START Dataset content

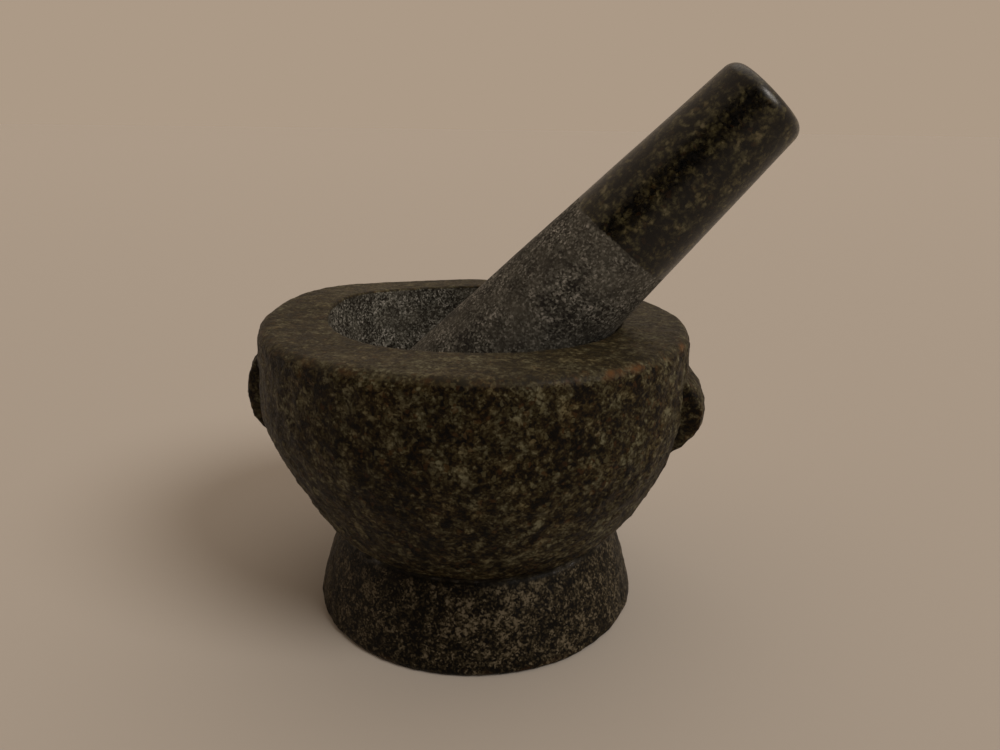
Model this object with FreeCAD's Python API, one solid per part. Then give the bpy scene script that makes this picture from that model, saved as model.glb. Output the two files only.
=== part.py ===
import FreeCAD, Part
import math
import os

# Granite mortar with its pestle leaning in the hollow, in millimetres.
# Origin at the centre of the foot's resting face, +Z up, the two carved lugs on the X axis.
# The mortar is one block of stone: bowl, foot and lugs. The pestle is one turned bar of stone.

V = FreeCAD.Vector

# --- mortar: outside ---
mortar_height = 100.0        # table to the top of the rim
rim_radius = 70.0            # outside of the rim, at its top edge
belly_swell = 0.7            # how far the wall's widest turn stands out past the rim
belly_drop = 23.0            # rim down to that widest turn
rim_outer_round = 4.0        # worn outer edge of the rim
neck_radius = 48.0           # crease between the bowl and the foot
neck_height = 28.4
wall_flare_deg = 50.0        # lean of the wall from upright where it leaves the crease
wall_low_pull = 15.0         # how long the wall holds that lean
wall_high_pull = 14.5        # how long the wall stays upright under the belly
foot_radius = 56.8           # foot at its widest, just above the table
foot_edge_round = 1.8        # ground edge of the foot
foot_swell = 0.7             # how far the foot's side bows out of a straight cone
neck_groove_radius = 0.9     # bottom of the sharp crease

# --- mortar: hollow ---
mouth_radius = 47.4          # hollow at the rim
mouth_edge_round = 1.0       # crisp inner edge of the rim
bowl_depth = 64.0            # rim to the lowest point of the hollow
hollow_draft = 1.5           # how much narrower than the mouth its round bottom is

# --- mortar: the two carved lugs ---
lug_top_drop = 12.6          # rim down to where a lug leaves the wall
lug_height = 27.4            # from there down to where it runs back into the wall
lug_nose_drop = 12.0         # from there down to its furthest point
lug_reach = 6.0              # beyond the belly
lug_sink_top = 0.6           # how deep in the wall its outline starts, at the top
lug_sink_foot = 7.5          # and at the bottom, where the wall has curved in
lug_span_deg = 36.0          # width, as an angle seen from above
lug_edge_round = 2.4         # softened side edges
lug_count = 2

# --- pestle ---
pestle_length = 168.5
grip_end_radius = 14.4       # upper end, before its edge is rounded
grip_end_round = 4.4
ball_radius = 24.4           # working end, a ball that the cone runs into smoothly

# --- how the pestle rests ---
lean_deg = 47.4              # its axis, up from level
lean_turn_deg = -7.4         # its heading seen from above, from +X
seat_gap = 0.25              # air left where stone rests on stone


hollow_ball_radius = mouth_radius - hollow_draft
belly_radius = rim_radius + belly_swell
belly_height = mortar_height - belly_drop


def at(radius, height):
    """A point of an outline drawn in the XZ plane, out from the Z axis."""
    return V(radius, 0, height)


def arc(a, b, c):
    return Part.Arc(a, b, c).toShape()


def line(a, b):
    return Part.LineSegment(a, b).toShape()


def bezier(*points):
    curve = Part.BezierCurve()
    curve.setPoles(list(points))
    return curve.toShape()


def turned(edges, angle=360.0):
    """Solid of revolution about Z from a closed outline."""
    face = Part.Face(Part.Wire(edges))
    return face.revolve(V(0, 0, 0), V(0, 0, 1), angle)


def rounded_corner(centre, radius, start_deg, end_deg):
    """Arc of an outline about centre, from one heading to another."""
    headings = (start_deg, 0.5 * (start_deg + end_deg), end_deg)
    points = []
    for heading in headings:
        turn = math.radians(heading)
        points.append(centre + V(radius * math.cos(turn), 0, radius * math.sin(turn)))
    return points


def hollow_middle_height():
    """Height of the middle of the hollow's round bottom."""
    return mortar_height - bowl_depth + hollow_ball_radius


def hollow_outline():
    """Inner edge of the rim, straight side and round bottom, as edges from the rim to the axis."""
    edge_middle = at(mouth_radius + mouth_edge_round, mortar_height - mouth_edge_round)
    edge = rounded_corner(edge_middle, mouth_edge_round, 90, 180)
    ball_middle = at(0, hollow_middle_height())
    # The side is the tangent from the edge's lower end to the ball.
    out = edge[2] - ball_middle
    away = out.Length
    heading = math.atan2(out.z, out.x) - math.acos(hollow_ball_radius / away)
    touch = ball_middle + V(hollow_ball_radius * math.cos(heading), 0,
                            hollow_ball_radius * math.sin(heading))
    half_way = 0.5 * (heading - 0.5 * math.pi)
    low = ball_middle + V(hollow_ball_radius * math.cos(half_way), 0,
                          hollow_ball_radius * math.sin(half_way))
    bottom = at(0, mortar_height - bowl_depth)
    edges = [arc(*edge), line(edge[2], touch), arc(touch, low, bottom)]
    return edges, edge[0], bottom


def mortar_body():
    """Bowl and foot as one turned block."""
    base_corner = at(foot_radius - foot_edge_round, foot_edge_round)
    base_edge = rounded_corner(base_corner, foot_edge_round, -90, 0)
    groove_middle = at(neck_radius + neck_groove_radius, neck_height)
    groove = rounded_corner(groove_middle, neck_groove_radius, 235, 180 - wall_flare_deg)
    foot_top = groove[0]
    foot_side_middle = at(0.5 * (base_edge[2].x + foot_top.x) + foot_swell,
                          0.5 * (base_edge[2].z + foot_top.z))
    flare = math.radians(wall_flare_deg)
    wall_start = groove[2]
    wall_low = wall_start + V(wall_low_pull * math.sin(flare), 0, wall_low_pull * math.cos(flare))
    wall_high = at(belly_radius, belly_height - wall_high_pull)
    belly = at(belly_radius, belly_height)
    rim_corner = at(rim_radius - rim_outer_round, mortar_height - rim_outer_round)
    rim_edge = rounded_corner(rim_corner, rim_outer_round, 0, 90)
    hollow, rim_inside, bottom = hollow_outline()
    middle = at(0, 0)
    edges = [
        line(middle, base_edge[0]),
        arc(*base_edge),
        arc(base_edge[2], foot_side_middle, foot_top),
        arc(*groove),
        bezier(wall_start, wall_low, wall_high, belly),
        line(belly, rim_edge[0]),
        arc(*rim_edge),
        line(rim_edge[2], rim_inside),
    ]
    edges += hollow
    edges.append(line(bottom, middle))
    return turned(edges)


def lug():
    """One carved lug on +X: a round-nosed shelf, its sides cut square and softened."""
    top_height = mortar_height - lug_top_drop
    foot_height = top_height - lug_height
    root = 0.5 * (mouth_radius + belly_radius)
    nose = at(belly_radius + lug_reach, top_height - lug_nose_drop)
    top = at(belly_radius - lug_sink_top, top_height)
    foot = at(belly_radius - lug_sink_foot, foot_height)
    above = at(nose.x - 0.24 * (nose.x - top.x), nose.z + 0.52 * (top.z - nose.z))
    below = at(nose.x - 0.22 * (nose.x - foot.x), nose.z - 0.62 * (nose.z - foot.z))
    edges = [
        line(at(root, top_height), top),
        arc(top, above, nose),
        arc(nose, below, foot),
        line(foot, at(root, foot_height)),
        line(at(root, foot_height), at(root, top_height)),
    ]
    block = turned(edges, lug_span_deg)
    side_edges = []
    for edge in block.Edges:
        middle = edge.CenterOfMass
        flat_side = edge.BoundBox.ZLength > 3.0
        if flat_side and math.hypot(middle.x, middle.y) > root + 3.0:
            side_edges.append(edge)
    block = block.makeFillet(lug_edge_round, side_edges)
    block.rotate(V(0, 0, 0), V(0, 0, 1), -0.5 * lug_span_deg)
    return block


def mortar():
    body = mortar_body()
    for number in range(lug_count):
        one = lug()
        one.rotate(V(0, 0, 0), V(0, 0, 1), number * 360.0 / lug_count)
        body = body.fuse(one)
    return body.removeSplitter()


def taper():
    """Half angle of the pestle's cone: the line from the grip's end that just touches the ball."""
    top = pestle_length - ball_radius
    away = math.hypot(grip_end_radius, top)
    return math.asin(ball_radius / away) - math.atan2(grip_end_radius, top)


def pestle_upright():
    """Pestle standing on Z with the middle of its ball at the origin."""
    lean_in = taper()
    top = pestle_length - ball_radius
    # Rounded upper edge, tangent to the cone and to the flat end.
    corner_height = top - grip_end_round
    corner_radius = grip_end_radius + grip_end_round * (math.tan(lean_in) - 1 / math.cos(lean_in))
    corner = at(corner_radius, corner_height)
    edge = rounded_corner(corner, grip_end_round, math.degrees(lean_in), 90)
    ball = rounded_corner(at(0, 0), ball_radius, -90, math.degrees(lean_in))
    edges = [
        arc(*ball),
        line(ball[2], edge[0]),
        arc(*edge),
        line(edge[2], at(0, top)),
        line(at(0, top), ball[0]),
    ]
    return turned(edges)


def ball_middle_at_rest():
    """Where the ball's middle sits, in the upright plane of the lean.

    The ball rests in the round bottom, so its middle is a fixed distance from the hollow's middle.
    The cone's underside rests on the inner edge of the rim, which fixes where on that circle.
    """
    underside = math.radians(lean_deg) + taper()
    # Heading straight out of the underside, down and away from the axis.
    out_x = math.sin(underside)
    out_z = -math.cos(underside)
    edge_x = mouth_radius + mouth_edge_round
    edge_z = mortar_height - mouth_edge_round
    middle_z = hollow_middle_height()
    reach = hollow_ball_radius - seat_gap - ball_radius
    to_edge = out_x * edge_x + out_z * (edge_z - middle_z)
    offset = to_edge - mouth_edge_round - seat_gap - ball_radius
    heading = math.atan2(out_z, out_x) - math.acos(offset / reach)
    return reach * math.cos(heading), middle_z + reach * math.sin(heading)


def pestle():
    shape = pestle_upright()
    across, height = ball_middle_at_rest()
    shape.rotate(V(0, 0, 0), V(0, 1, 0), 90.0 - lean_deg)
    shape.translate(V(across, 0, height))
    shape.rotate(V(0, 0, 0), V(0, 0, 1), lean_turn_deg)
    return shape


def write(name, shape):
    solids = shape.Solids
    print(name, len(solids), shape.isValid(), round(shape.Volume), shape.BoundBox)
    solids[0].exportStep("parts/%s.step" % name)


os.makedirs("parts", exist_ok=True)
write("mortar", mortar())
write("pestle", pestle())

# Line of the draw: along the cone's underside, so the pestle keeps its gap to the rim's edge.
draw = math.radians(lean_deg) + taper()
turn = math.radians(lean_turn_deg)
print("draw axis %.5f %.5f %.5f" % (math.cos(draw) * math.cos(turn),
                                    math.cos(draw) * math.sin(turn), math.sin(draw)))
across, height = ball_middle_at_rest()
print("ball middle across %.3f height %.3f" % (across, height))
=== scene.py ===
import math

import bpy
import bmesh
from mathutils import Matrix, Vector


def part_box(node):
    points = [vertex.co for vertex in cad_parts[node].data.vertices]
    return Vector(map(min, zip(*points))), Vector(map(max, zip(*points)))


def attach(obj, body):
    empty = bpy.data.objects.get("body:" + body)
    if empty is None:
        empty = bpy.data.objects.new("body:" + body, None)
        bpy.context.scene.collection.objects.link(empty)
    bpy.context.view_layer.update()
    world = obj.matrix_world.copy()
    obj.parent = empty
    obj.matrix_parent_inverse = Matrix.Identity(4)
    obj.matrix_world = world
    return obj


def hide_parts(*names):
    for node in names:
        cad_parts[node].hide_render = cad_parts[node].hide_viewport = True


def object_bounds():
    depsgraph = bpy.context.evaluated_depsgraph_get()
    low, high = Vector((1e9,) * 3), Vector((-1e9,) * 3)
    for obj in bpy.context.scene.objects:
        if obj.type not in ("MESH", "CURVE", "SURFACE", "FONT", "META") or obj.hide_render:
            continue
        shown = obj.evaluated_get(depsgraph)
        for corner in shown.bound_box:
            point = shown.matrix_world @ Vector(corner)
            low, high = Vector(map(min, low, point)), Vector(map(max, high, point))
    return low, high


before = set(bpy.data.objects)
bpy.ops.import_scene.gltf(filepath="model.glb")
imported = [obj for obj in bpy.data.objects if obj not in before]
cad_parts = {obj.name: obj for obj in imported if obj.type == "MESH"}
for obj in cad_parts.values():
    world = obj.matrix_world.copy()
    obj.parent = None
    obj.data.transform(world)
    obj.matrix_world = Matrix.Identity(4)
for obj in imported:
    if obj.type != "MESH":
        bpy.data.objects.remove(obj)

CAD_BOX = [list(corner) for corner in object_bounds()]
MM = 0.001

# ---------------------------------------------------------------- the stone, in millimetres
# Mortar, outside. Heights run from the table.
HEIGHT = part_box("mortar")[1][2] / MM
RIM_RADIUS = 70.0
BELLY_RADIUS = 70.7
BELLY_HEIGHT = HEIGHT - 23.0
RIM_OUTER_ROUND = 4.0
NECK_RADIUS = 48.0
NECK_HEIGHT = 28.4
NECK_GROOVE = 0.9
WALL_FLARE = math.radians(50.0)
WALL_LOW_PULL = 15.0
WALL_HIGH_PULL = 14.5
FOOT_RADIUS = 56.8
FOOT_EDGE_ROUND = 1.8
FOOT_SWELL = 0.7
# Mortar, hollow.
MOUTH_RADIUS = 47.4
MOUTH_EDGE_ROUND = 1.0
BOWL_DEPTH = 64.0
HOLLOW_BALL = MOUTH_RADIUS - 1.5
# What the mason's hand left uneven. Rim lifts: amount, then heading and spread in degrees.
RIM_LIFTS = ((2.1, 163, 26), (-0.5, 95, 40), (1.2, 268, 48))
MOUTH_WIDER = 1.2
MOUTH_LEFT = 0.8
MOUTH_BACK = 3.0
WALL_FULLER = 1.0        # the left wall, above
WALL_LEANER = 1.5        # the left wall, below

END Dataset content

Work to be completed: Retype exactly the lines above, from the one with "# Line of the" through the one with "obj.matrix_world = world", inclusive.

Solution for this task:
# Line of the draw: along the cone's underside, so the pestle keeps its gap to the rim's edge.
draw = math.radians(lean_deg) + taper()
turn = math.radians(lean_turn_deg)
print("draw axis %.5f %.5f %.5f" % (math.cos(draw) * math.cos(turn),
                                    math.cos(draw) * math.sin(turn), math.sin(draw)))
across, height = ball_middle_at_rest()
print("ball middle across %.3f height %.3f" % (across, height))
=== scene.py ===
import math

import bpy
import bmesh
from mathutils import Matrix, Vector


def part_box(node):
    points = [vertex.co for vertex in cad_parts[node].data.vertices]
    return Vector(map(min, zip(*points))), Vector(map(max, zip(*points)))


def attach(obj, body):
    empty = bpy.data.objects.get("body:" + body)
    if empty is None:
        empty = bpy.data.objects.new("body:" + body, None)
        bpy.context.scene.collection.objects.link(empty)
    bpy.context.view_layer.update()
    world = obj.matrix_world.copy()
    obj.parent = empty
    obj.matrix_parent_inverse = Matrix.Identity(4)
    obj.matrix_world = world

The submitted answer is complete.